- **Work instructions**
The lines beneath this instruction, from the first through the one containing "return verts +", must be transcribed exactly; no other line belongs in the output.

- **Information shown**

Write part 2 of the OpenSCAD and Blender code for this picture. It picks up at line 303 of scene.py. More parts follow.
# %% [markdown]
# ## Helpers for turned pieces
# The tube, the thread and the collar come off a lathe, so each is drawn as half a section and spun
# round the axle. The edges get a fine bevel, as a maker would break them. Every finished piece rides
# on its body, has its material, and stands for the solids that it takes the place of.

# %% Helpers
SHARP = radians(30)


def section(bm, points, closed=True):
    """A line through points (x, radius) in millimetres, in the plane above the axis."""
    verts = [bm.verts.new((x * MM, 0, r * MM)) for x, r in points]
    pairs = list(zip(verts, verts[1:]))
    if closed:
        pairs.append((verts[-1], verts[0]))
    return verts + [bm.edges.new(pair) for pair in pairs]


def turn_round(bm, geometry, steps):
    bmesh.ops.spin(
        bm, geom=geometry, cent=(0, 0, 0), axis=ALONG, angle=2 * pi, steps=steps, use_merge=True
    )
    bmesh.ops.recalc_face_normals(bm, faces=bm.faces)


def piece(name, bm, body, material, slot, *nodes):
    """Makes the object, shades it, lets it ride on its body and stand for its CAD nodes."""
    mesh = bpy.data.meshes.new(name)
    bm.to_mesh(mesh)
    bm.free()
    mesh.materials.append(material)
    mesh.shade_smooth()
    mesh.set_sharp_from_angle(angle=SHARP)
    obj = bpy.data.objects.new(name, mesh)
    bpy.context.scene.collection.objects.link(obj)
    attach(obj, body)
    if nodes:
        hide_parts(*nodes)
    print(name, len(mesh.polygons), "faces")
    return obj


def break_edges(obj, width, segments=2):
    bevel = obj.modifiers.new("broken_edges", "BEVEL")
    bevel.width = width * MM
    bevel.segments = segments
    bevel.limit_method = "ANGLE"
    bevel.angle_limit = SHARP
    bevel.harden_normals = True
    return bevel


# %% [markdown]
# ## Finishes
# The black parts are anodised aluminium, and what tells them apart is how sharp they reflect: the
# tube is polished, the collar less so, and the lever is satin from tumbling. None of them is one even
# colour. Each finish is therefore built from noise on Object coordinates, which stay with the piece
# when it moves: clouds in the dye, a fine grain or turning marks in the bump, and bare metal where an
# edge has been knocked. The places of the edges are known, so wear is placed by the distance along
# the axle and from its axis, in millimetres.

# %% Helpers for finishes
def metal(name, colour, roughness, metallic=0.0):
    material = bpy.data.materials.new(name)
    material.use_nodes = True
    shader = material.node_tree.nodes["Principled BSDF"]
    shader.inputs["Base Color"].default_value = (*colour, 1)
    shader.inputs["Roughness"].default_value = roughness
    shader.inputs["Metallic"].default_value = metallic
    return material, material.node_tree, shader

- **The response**
Write part 2 of the OpenSCAD and Blender code for this picture. It picks up at line 303 of scene.py. More parts follow.
# %% [markdown]
# ## Helpers for turned pieces
# The tube, the thread and the collar come off a lathe, so each is drawn as half a section and spun
# round the axle. The edges get a fine bevel, as a maker would break them. Every finished piece rides
# on its body, has its material, and stands for the solids that it takes the place of.

# %% Helpers
SHARP = radians(30)


def section(bm, points, closed=True):
    """A line through points (x, radius) in millimetres, in the plane above the axis."""
    verts = [bm.verts.new((x * MM, 0, r * MM)) for x, r in points]
    pairs = list(zip(verts, verts[1:]))
    if closed:
        pairs.append((verts[-1], verts[0]))
    return verts + [bm.edges.new(pair) for pair in pairs]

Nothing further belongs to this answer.